The fourth means of escape is that of weakness. It consists of continuing to drag out a life that is evil and meaningless, knowing beforehand that nothing can come of it. The people in this category know that death is better than life, but they do not have the strength to act rationally and quickly put an end to the delusion by killing themselves; instead they seem to be waiting for something to happen. This is the escape of weakness, for if I know what is better and have it within my reach, then why not surrender myself to it? I myself belonged in this category.
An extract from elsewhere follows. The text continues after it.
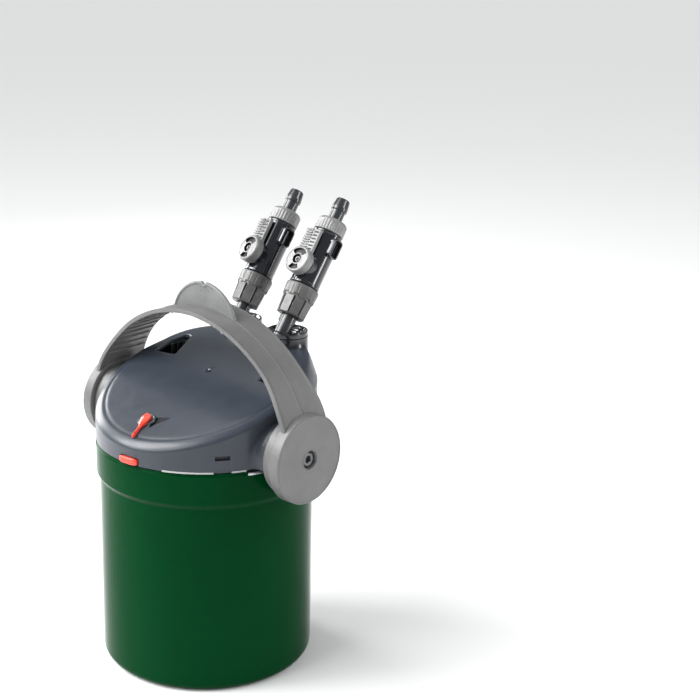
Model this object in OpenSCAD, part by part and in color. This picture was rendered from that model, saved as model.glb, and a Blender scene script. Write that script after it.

Thus the people of my class save themselves from a terrible contradiction in these four ways. No matter how much I strained my intellectual faculties, I could see no escape other than these four. One escape lies in failing to realize that life is meaningless, vain, and evil, and that it is better not to live. It was impossible for me not to know this, and once I had discovered the truth I could not close my eyes to it. Another escape lies in making use of whatever life has to offer without thinking about the future. And this I could not do. Like Sakia-Muni, I could find no pleasure in life once I had come to know what old age, suffering, and death are. My imagination was too active. Moreover, I could not enjoy the transient pleasures that just happened to come my way for a moment. The third escape lies in knowing that life is evil and absurd and putting an end to it by killing yourself. I understood this, but for some reason I did not kill myself. The fourth means of escape lies in knowing that life is as Solomon and Schopenhauer have described it, knowing that it is a stupid joke being played on us, and yet continuing to live, to wash, dress, dine, talk, and even write books. Such a position was disgusting and painful to me, but I remained in it all the same.